Advertising is the business of selling things. We are vital cogs in the machine of capitalism. And while the bloom may have gone off the capitalist rose,  it remains our most effective tool for creating outcomes we all desire – comfort, wealth and security.

Carty feels advertisers have grown bored with selling, chasing more ethereal, complex measures of success instead. Driving impressions, creating engagement… everything but sales. This could be a direct outcome of an hourly billing structure, which tends to encourage adding non-essentials to justify more work. Or it could simply be the result of sales becoming disassociated from marketing – a trend that could put advertising agencies in serious jeopardy.

Either way, it’s a sad state of affairs. As Carty says “Our job is to get to the heart of what makes a product special and figure out how to sell that. It’s simple. And, I believe, endlessly exciting.”

NO TIME FOR TIMIDITY

Post-recession, consumers may have less money, but large companies and brands are sitting on unprecedented wealth. How do advertisers get them to unlock the war chest?

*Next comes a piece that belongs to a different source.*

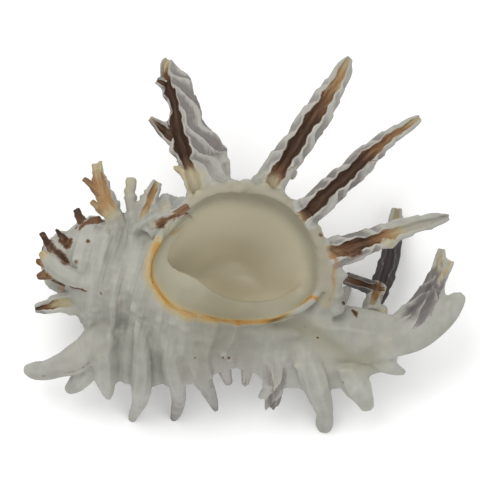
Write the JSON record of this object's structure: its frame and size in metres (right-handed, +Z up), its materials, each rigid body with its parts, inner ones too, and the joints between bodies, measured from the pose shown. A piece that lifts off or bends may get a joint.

According to Carty, it isn’t by doing defensive, status quo work.  “We aren’t in the maintenance business – we’re in the creation business. But the creative modus operandi contradicts the status quo mandate of holding companies and shareholders. Risky, bold work is, by its nature, well, risky. Unfortunately, timidity has become the new normal. What client would pay vast sums of money for work that, at best, maintains market share?”

Consumer insights vs product stories

Carty bemoans the sameness of most advertising. While he does point the finger at the ‘status quo mentality’, he also sees another fundamental fault in the system – consumer insight driven research. “We’ve come to believe that ads should cater to consumer needs. This completely de-emphasizes the awesome stories products have to tell. I believe if you start by unearthing the magic of the product, then go to consumer, you create much more original, impactful advertising.”

the way forward

Carty’s agency Send+Receive was created to answer to rapidly shifting client priorities. “We haven’t seen the agency model fundamentally change in 50 years, despite the last half century being one of unprecedented change and innovation.”

Carty points out simple fixes like moving to an outcome-based fee as progress. He also emphasizes the importance of building an agency that’s small and nimble, without the burdens of network overhead inflating client costs.

Ultimately, it’s about getting to better results, faster. A mantra of modern capitalism. And, with any luck, a breath of fresh air for ad agencies.